> **Task brief**
Only the lines from the one holding "Model this object in Blender" through the one holding "SMALL_SIDES = 28" are to be retyped, exactly as they appear, with both boundary lines included.
━━━ Given records
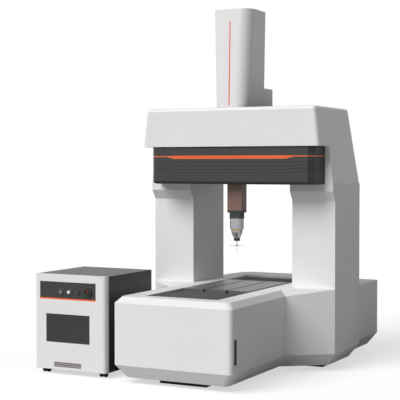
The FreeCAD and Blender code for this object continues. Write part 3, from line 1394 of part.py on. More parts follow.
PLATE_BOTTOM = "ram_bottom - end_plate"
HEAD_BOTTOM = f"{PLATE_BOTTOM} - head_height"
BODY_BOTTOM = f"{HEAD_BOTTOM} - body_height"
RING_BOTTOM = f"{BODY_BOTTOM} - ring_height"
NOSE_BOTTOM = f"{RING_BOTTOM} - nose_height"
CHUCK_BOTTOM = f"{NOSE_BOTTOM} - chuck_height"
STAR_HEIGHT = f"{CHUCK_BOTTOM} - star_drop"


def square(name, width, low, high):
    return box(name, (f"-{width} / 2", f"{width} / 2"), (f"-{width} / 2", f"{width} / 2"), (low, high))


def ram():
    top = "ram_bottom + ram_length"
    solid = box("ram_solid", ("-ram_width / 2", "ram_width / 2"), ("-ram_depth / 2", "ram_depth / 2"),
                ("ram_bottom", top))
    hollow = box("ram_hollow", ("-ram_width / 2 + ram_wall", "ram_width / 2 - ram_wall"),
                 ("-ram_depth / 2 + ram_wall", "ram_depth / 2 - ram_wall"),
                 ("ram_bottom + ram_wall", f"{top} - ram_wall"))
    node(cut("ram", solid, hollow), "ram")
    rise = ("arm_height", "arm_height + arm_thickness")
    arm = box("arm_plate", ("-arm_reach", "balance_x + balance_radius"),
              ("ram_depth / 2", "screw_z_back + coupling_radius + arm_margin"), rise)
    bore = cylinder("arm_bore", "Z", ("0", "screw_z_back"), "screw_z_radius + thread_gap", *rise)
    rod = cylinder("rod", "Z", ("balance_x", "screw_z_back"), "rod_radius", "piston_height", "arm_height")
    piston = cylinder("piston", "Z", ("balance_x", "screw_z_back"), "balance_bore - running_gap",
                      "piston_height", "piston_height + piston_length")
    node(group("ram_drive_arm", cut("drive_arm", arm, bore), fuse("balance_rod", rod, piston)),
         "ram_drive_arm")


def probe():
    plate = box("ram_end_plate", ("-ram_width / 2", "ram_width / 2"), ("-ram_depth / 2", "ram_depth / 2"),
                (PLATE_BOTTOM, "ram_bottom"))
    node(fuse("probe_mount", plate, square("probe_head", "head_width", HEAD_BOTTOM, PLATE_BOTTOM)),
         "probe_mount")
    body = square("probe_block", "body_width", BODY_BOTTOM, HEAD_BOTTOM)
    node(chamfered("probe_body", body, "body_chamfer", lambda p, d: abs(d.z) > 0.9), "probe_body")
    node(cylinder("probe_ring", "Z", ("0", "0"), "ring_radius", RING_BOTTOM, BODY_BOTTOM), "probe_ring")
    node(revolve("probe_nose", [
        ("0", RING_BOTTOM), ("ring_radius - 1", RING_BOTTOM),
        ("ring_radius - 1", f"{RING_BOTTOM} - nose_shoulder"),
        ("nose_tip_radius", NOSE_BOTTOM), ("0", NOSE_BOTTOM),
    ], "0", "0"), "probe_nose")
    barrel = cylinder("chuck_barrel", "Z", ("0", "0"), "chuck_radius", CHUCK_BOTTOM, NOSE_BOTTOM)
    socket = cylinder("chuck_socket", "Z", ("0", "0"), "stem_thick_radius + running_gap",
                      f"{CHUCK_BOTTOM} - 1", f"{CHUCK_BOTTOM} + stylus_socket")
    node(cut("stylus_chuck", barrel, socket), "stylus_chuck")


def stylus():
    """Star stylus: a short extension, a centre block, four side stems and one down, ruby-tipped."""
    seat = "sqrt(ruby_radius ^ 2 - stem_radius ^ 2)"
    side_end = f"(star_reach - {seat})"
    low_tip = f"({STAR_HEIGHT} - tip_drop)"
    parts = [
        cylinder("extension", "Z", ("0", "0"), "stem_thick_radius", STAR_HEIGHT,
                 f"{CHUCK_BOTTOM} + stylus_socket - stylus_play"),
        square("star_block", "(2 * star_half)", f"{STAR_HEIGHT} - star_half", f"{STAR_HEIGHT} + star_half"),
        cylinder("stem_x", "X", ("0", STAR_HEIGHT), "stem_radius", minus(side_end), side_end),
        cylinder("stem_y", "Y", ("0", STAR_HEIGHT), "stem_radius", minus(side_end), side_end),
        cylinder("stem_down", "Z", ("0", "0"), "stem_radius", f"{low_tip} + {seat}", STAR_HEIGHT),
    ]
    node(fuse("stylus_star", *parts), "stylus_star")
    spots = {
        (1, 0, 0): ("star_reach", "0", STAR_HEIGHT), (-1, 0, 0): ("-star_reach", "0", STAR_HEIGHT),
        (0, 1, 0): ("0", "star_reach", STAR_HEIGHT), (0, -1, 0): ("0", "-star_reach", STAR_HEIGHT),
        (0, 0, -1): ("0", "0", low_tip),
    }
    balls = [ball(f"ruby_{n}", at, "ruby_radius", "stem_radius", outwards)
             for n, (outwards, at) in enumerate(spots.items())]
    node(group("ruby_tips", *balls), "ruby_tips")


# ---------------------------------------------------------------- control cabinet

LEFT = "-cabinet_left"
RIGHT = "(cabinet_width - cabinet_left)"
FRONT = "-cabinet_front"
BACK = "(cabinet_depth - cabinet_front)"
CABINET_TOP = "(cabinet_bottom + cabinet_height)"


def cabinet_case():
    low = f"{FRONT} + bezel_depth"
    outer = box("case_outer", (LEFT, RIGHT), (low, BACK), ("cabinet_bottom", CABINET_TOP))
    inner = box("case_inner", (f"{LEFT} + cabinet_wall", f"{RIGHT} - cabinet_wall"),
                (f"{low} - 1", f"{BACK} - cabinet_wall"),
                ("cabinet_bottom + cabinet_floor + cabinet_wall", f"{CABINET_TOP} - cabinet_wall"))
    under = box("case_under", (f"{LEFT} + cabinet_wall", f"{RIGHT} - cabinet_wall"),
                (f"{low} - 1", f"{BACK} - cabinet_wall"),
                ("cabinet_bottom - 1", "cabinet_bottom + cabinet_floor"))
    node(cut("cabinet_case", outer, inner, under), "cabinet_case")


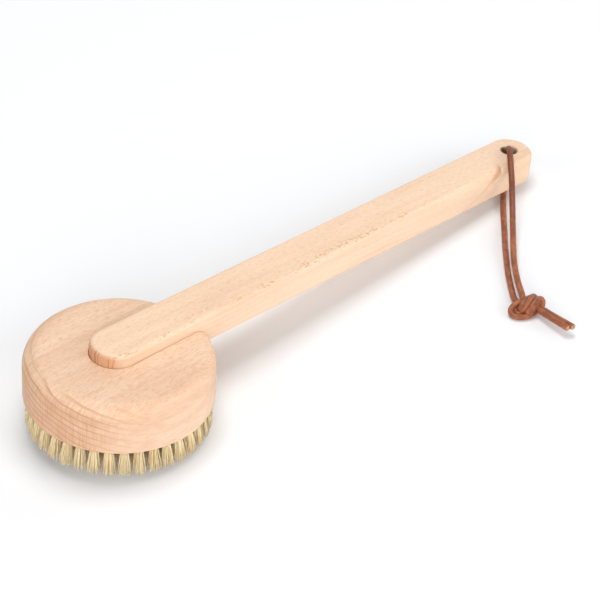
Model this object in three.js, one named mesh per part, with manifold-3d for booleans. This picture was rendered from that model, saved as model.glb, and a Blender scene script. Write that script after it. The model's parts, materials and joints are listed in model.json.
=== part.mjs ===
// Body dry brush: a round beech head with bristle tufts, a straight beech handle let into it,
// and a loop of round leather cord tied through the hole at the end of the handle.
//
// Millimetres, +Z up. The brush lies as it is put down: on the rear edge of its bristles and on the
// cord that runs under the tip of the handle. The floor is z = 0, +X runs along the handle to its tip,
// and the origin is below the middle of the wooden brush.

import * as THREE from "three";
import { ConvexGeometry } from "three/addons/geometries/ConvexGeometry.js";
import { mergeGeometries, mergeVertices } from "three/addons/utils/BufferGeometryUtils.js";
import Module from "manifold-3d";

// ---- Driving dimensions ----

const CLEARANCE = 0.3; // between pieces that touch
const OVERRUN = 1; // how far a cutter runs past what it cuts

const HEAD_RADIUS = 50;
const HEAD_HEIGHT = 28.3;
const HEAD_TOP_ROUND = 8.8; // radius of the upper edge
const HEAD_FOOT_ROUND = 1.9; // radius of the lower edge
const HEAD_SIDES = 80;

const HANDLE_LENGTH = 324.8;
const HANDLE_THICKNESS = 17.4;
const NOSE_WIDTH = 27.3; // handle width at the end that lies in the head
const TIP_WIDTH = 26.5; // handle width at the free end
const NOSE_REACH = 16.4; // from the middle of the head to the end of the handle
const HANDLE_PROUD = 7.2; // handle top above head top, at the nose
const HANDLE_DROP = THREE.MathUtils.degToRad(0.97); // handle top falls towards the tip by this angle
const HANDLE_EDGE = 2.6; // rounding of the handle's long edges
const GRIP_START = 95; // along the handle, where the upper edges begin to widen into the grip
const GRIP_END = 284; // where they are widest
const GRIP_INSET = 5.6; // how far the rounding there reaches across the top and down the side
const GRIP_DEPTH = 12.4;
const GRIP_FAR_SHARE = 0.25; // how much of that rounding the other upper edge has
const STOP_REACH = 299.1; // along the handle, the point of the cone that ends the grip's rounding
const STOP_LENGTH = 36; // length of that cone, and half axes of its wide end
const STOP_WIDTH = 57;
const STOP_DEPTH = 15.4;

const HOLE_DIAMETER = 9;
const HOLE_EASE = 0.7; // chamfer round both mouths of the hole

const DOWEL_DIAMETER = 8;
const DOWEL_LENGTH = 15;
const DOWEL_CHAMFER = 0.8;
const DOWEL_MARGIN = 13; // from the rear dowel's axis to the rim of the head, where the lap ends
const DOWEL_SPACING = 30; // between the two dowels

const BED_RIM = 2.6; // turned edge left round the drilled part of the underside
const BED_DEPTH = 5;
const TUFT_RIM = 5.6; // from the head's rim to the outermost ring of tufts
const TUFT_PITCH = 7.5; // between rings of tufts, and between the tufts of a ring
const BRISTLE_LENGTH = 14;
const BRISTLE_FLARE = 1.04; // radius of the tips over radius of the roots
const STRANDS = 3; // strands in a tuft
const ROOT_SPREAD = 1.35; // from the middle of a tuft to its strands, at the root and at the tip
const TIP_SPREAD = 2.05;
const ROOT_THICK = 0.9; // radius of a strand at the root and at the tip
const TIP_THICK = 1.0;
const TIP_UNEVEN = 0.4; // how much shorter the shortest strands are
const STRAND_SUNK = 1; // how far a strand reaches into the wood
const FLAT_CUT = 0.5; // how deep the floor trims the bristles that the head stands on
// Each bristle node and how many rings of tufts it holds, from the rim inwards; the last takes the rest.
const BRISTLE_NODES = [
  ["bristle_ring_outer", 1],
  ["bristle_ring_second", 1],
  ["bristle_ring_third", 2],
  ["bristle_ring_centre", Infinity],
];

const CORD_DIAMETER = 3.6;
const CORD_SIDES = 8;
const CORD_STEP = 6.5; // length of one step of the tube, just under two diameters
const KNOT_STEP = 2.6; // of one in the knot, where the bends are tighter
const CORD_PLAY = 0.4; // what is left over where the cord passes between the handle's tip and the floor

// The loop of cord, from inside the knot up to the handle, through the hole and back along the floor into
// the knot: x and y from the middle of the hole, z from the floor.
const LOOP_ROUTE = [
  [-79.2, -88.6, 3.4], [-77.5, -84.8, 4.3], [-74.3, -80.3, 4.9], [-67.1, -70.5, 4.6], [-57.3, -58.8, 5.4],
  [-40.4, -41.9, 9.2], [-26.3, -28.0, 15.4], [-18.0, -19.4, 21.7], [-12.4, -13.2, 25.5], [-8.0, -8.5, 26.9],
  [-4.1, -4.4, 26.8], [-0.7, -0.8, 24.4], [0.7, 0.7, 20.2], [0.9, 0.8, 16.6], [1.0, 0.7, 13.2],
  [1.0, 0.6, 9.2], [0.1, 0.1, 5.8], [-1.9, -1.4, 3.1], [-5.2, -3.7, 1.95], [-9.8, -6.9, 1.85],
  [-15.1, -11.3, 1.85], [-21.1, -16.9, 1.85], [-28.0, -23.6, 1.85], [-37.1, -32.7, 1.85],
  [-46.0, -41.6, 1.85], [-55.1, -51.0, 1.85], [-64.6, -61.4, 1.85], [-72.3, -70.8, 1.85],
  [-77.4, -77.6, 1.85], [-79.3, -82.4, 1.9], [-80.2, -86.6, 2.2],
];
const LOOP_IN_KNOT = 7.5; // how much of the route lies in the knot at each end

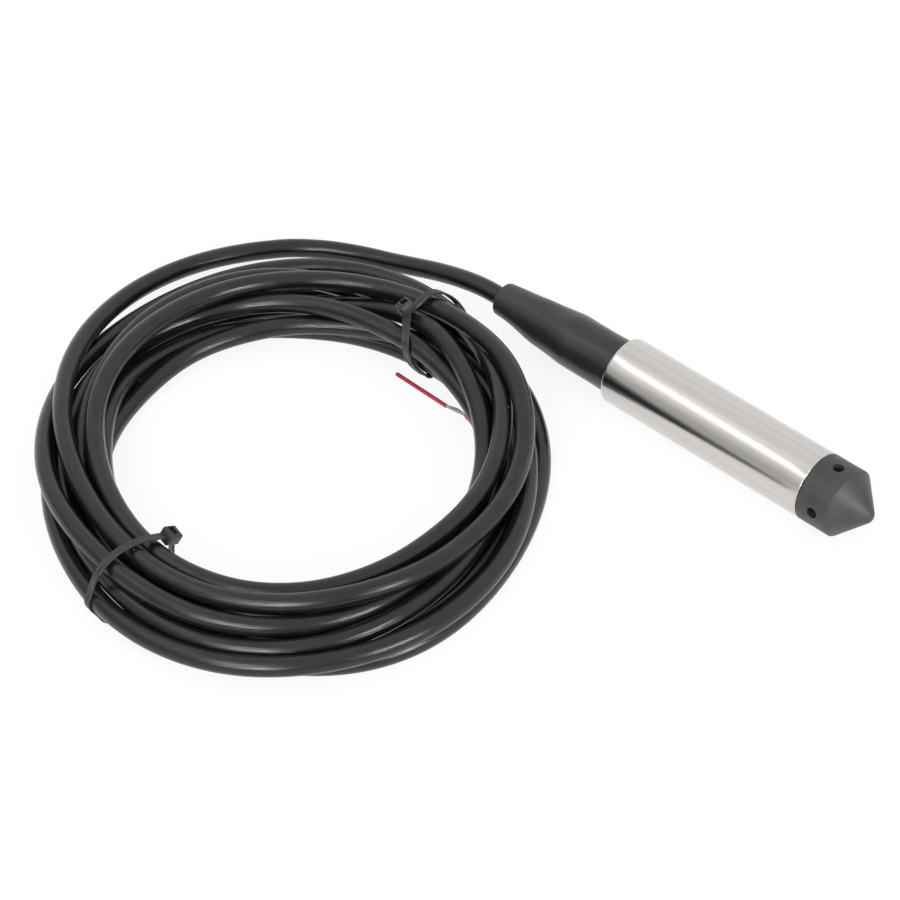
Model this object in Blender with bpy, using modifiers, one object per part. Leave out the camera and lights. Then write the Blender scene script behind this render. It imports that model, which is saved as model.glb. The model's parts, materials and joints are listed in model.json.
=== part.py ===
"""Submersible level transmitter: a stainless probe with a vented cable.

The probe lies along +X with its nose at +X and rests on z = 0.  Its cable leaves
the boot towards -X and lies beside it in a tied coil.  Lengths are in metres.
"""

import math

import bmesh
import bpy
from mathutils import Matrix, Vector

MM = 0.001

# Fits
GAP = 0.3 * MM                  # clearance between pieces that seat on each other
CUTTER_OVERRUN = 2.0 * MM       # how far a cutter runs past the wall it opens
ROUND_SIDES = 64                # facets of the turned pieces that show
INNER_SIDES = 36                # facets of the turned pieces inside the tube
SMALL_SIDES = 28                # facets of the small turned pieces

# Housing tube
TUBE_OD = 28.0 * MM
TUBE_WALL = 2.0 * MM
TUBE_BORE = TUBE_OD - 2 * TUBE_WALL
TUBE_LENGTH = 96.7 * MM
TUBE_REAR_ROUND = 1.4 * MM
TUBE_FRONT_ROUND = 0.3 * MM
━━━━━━
> **Finished exercise**
Model this object in Blender with bpy, using modifiers, one object per part. Leave out the camera and lights. Then write the Blender scene script behind this render. It imports that model, which is saved as model.glb. The model's parts, materials and joints are listed in model.json.
=== part.py ===
"""Submersible level transmitter: a stainless probe with a vented cable.

The probe lies along +X with its nose at +X and rests on z = 0.  Its cable leaves
the boot towards -X and lies beside it in a tied coil.  Lengths are in metres.
"""

import math

import bmesh
import bpy
from mathutils import Matrix, Vector

MM = 0.001

# Fits
GAP = 0.3 * MM                  # clearance between pieces that seat on each other
CUTTER_OVERRUN = 2.0 * MM       # how far a cutter runs past the wall it opens
ROUND_SIDES = 64                # facets of the turned pieces that show
INNER_SIDES = 36                # facets of the turned pieces inside the tube
SMALL_SIDES = 28                # facets of the small turned pieces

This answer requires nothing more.